Check each line of the listing, and copy it if it contains the word "scene".
======== Dataset extract ========
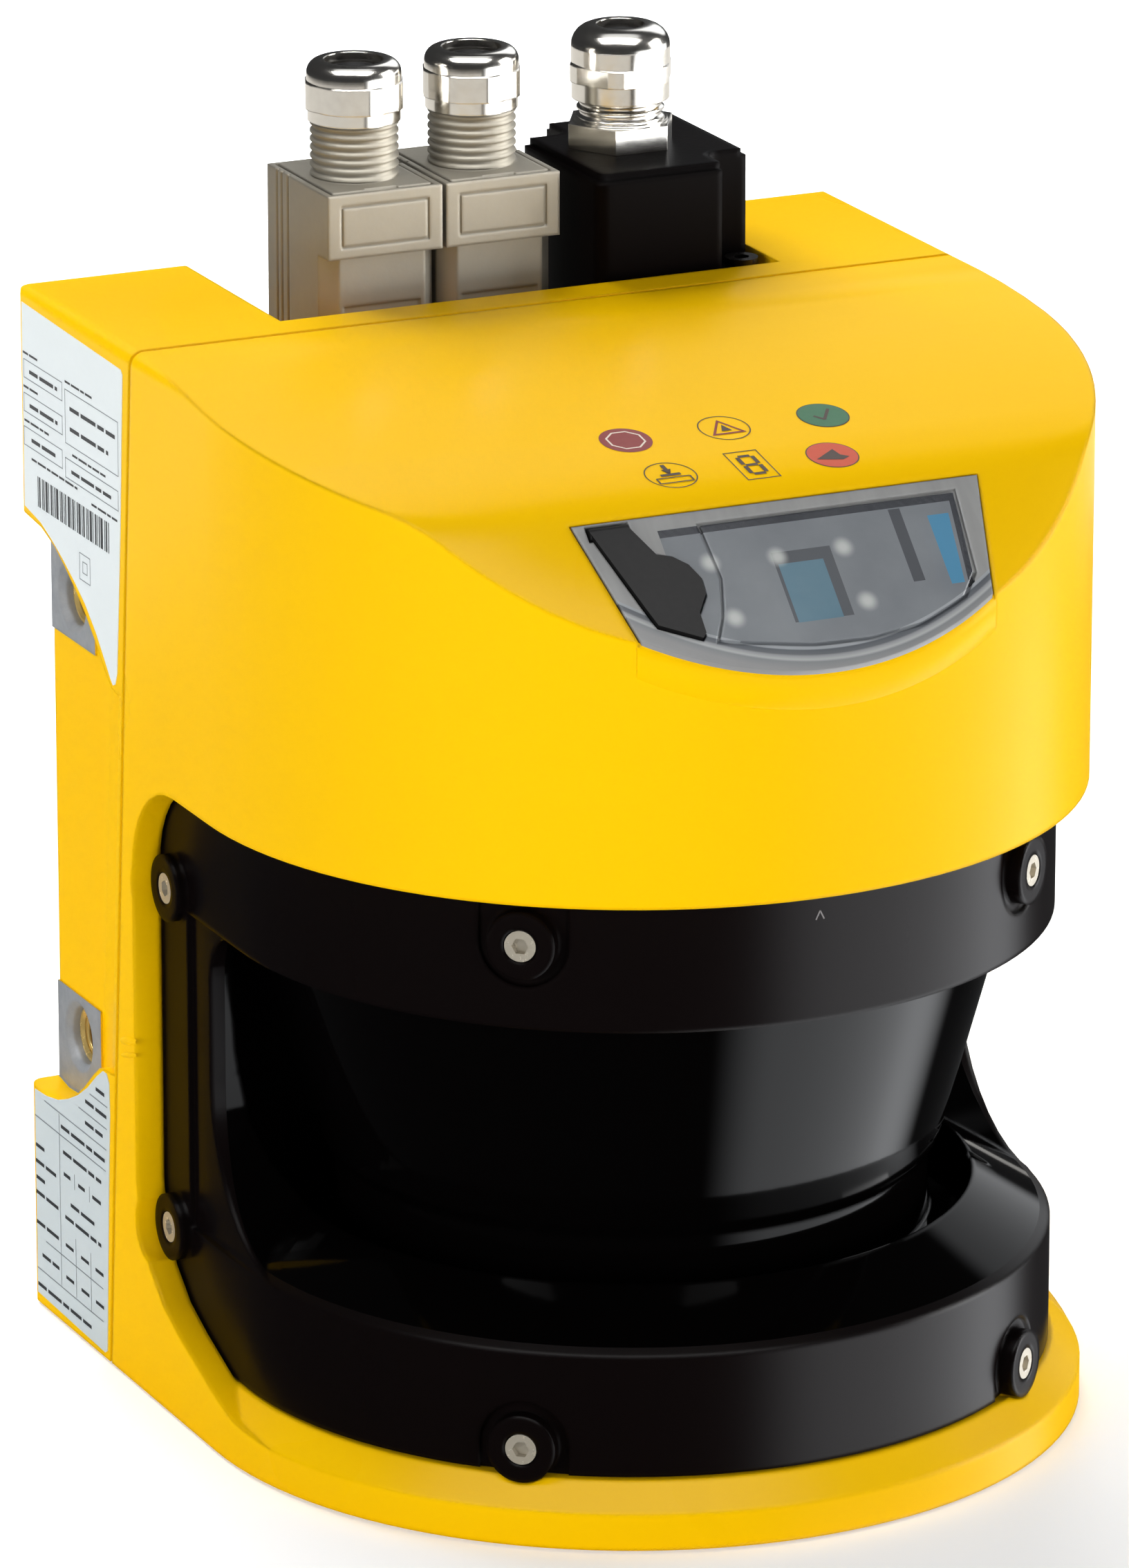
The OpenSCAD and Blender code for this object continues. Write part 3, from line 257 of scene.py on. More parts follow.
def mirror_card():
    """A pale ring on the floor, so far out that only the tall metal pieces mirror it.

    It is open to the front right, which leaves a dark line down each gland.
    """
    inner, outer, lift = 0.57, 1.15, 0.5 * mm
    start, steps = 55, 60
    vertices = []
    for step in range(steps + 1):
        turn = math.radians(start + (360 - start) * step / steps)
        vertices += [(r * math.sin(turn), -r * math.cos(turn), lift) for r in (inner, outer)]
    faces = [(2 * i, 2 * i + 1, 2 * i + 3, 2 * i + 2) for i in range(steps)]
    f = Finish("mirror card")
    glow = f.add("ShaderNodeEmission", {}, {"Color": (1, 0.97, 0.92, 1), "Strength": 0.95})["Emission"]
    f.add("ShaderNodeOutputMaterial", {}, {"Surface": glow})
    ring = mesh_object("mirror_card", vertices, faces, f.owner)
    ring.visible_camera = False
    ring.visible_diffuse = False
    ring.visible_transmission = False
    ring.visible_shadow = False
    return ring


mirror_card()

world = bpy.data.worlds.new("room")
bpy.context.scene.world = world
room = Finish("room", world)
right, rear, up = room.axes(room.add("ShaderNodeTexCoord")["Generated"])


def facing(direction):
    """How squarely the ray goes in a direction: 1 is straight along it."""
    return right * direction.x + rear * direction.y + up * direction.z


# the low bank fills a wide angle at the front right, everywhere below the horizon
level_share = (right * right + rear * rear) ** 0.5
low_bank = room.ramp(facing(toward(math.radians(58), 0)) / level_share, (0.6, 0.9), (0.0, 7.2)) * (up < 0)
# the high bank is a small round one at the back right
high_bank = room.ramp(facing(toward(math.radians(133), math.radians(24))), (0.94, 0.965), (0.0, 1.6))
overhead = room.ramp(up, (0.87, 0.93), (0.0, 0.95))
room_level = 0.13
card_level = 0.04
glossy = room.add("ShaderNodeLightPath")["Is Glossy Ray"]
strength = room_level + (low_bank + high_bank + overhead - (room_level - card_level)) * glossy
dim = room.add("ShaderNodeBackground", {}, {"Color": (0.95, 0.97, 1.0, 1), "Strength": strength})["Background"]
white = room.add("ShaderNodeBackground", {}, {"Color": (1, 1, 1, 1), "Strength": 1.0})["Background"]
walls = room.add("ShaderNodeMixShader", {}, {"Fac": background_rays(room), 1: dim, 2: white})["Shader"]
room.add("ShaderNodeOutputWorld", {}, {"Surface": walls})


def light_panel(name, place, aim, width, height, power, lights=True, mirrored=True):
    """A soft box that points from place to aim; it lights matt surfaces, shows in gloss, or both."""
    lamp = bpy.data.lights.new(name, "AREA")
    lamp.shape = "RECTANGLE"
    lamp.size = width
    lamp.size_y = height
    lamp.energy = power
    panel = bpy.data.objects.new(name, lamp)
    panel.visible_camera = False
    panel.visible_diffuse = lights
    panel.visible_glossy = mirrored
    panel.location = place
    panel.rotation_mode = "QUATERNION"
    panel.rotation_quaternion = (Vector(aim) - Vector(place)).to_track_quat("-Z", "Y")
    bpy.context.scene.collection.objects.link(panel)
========
Task answer ->
The OpenSCAD and Blender code for this object continues. Write part 3, from line 257 of scene.py on. More parts follow.
bpy.context.scene.world = world
    bpy.context.scene.collection.objects.link(panel)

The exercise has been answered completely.